RECORDED INFORMATION:
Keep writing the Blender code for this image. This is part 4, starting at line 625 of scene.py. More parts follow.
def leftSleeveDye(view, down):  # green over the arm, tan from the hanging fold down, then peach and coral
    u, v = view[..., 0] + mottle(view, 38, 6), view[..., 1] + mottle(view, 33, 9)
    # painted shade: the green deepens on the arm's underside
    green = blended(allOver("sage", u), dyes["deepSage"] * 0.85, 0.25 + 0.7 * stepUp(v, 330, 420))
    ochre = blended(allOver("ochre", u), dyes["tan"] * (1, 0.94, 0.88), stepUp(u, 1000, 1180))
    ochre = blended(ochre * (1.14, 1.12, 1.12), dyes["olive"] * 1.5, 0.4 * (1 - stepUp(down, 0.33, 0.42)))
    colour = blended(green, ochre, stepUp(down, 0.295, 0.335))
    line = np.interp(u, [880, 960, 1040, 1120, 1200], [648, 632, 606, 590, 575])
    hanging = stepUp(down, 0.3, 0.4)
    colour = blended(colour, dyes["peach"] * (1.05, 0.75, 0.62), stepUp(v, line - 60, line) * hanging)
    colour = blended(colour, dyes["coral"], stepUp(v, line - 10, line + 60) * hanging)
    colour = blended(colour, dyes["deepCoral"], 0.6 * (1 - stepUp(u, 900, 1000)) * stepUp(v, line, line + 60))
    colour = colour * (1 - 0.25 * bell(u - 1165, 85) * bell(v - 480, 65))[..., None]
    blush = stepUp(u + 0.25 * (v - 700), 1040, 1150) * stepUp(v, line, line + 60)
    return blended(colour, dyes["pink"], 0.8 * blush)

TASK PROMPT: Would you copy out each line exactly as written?

SOLUTION FOR THIS PROBLEM:
Keep writing the Blender code for this image. This is part 4, starting at line 625 of scene.py. More parts follow.
def leftSleeveDye(view, down):  # green over the arm, tan from the hanging fold down, then peach and coral
    u, v = view[..., 0] + mottle(view, 38, 6), view[..., 1] + mottle(view, 33, 9)
    # painted shade: the green deepens on the arm's underside
    green = blended(allOver("sage", u), dyes["deepSage"] * 0.85, 0.25 + 0.7 * stepUp(v, 330, 420))
    ochre = blended(allOver("ochre", u), dyes["tan"] * (1, 0.94, 0.88), stepUp(u, 1000, 1180))
    ochre = blended(ochre * (1.14, 1.12, 1.12), dyes["olive"] * 1.5, 0.4 * (1 - stepUp(down, 0.33, 0.42)))
    colour = blended(green, ochre, stepUp(down, 0.295, 0.335))
    line = np.interp(u, [880, 960, 1040, 1120, 1200], [648, 632, 606, 590, 575])
    hanging = stepUp(down, 0.3, 0.4)
    colour = blended(colour, dyes["peach"] * (1.05, 0.75, 0.62), stepUp(v, line - 60, line) * hanging)
    colour = blended(colour, dyes["coral"], stepUp(v, line - 10, line + 60) * hanging)
    colour = blended(colour, dyes["deepCoral"], 0.6 * (1 - stepUp(u, 900, 1000)) * stepUp(v, line, line + 60))
    colour = colour * (1 - 0.25 * bell(u - 1165, 85) * bell(v - 480, 65))[..., None]
    blush = stepUp(u + 0.25 * (v - 700), 1040, 1150) * stepUp(v, line, line + 60)
    return blended(colour, dyes["pink"], 0.8 * blush)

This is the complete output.